Sinn Féin, the main opposition party, said the commemoration was offensive because it would honour William the Conqueror, England’s first Norman king, and the subjugation inflicted by his successors.

“What will they think of next: a festival of Cromwell? A Famine Queen jubilee?” said the party’s culture spokesperson, Aengus Ó Snodaigh, referencing Oliver Cromwell’s bloody 17th-century conquests and Queen Victoria’s reign during the 1840s famine.

“We Irish know well enough the legacy of William’s successors invading and subjugating Ireland in the name of his English crown, with Strongbow ushering in the 900 years of occupation, with the north still under the descendants of William the Conqueror’s crown.”

Strongbow was the nickname of Richard de Clare, the second Earl of Pembroke, who landed with an Anglo-Norman military force in 1170 and unleashed historical forces that in the 20th century partitioned the island and left Northern Ireland in the UK.

However, the Normans also intermarried with Gaels, bequeathed family names such as Burke, Griffith, FitzGerald, Lynch and Walsh, and became, in a celebrated phrase, “more Irish than the Irish themselves”.

The heritage minister, James Browne, who on Tuesday obtained cabinet approval for participation in the trans-European initiative, said Sinn Féin was missing the point. Ireland’s lands, laws, monuments and built environment bore Norman heritage, and participation in the initiative would recognise that history while boosting tourism, he said.

“The year of the Normans is being led by our neighbours in Normandy, France, and it is an important and essential collaboration and commemoration – any distortion of this work is really disappointing and careless,” said Browne – a Norman name. “So let’s ask: is Sinn Féin’s position that they will boycott all events related to the year of the Normans?”

In addition to Ireland, the Normandy regional council has invited Britain, southern Italy, Norway and other countries and regions with Norman heritage to take part in the commemoration, which coincides with the millennium anniversary of William the Conqueror’s birth.

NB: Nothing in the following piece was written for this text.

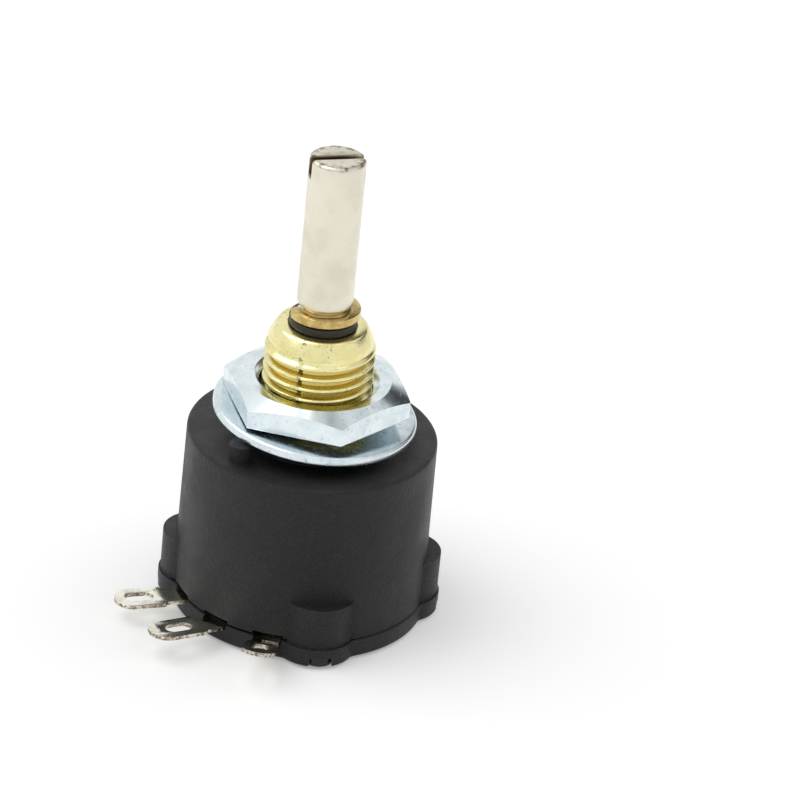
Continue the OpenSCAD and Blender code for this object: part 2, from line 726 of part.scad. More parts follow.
module collector_rivet() {
    color("#b5893c") at(lug_azimuth) translate([collector_rivet_r, 0, seam_z - lug_t]) {
        cylinder(d = rivet_d, h = lug_t + collector_t + sliver);
        translate([0, 0, lug_t + collector_t]) cylinder(d = rivet_head_d, h = 0.25);
    }
}

housing();
rear_cover();
cover_screws();
threaded_bush();
mounting_nut();
flat_washer();
control_shaft();
retaining_clip();
front_thrust_washer();
rear_thrust_washer();
sun_pinion();
ring_gear();
planet(0);  // planet_gear_1
planet(1);  // planet_gear_2
planet(2);  // planet_gear_3
planet_studs();
planet_carrier();
wiper_spring();
wiper_contact();
collector_contact();
wiper_rivets();
element_card();
resistance_winding();
left_lug();
middle_lug();
right_lug();
collector_ring();
collector_rivet();
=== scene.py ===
"""Looks of a geared, multi-turn wirewound rheostat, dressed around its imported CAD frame.

Lengths are in millimetres and angles in degrees. Mesh coordinates, lamps, and the depths and edge radii
that finishes hand to their shaders are in metres.
"""

import logging
import math
from collections.abc import Callable, Iterable
from dataclasses import dataclass, field
from enum import Enum

import bmesh
import bpy
from mathutils import Matrix, Vector


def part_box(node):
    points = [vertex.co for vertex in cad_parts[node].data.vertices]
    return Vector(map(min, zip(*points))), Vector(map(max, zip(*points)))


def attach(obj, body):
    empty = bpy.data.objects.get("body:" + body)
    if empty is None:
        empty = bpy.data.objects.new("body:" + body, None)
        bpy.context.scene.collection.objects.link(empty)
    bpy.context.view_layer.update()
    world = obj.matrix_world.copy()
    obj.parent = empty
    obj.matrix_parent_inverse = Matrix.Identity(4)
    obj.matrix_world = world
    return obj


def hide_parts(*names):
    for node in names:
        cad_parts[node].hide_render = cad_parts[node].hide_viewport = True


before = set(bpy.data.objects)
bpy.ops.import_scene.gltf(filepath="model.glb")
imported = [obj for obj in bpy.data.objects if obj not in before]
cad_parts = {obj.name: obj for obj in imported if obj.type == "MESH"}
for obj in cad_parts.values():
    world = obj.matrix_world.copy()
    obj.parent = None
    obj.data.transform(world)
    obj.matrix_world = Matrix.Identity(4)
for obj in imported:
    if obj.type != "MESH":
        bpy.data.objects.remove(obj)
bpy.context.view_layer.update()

BMesh = bmesh.types.BMesh
Edge = bmesh.types.BMEdge
Node = bpy.types.Node
Wire = bpy.types.NodeSocket
Colour = tuple[float, float, float, float]
Span = tuple[float, float]

LOG = logging.getLogger("rheostat")
MM = 0.001
UP = Vector((0.0, 0.0, 1.0))
HAIR = 1e-6
LOBE_AZIMUTHS = (-148.0, -45.0, 35.0, 131.5)
LUG_AZIMUTHS = (-122.5, -95.5, -68.5)
SLOT_AZIMUTH = 50.0
PARTING = -77.0
FRONT_Z = -1.2
WALL_Z = -3.2
SEAM_Z = -19.56
COVER_Z = -21.66


def metres(values: Iterable[float]) -> tuple[float, ...]:
    """Turns millimetres into metres."""
    return tuple(value * MM for value in values)


# ---- Node trees ----


class NodeSheet:
    """A node tree that is being filled, for a material, a world or a shared effect."""

    def __init__(self, tree: bpy.types.NodeTree) -> None:
        """Keeps the tree to fill."""
        self.tree = tree

    @classmethod
    def emptied(cls, owner: bpy.types.ID) -> "NodeSheet":
        """Clears the nodes of a material or world.

        Args:
            owner: The material or world.

        Returns:
            A sheet for its empty tree.
        """
        owner.use_nodes = True
        owner.node_tree.nodes.clear()
        return cls(owner.node_tree)

    def feed(self, node: Node, key: str | int, value: object) -> None:
        """Sets or links one input of a node.

        Args:
            node: The node.
            key: Name or index of its input.
            value: A value, or a socket to link.
        """
        if isinstance(value, Wire):
            self.tree.links.new(value, node.inputs[key])
        else:
            node.inputs[key].default_value = value

    def add(self, kind: str, inputs: dict | None = None, **settings: object) -> Node:
        """Adds one node, then sets or links its inputs.

        Args:
            kind: Blender's name of the node type.
            inputs: Values, or sockets to link, by input name or index.
            settings: Attributes of the node itself.

        Returns:
            The new node.
        """
        node = self.tree.nodes.new(kind)
        for name, value in settings.items():
            setattr(node, name, value)
        for key, value in (inputs or {}).items():
            self.feed(node, key, value)
        return node

    def math(self, operation: str, *values: object, clamp: bool = False) -> Wire:
        """Adds a Math node."""
        settings = {"operation": operation, "use_clamp": clamp}
        return self.add("ShaderNodeMath", dict(enumerate(values)), **settings).outputs[0]

    def times(self, first: object, second: object) -> Wire:
        """Multiplies two numbers or sockets."""
        return self.math("MULTIPLY", first, second)

    def parts(self, vector: Wire) -> list[Wire]:
        """Splits a vector into its three parts."""
        return list(self.add("ShaderNodeSeparateXYZ", {0: vector}).outputs)

    def reach(self, x: Wire, y: Wire) -> Wire:
        """Gives the distance from the axis."""
        return self.math("SQRT", self.math("ADD", self.math("POWER", x, 2.0), self.math("POWER", y, 2.0)))

    def remap(self, value: Wire, low: float, high: float, to_low: float = 0.0, to_high: float = 1.0) -> Wire:
        """Maps one range of a value to another with a smooth step."""
        ends = {"Value": value, "From Min": low, "From Max": high, "To Min": to_low, "To Max": to_high}
        return self.add("ShaderNodeMapRange", ends, interpolation_type="SMOOTHSTEP").outputs["Result"]

    def noise(self, vector: Wire, scale: object, detail: float = 2.0, rough: float = 0.5) -> Wire:
        """Adds a noise texture."""
        inputs = {"Vector": vector, "Scale": scale, "Detail": detail, "Roughness": rough}
        return self.add("ShaderNodeTexNoise", inputs).outputs["Fac"]

    def blend(self, factor: object, first: object, second: object) -> Wire:
        """Mixes two colours."""
        return self.add("ShaderNodeMix", {0: factor, 6: first, 7: second}, data_type="RGBA").outputs[2]

    def coat(self, shader: Node, colour: Wire, rough: Wire, height: Wire, depth: float) -> None:
        """Feeds a Principled shader.

        Args:
            shader: The shader.
            colour: Its colour.
            rough: Its roughness.
            height: Height of its fine relief.
            depth: Depth of that relief, in metres.
        """
        bump = self.add("ShaderNodeBump", {"Height": height, "Distance": depth, "Strength": 1.0})
        for key, wire in (("Base Color", colour), ("Roughness", rough), ("Normal", bump.outputs[0])):
            self.feed(shader, key, wire)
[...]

Ó Snodaigh said: “Marking the birth of a future English king is not for us, even if it was 1,000 years ago. Rather, we should always be remembering those great figures of Ireland’s past who actually lived here and contributed positively to our island story.”

The row has prompted comparisons to the scene in Monty Python’s Life of Brian when Judeans debate the benefits of Roman occupation.

Jane Ohlmeyer, a Trinity College Dublin historian who specialises in early modern Irish and British history, said the Norman invasion profoundly shaped the history of Ireland, especially in the south-east.

“Like it or not, the past is no longer in the past, it is in the present. It is critical that we use opportunities like this one to better understand the nature of the conquest and to reflect on its legacies,” she said.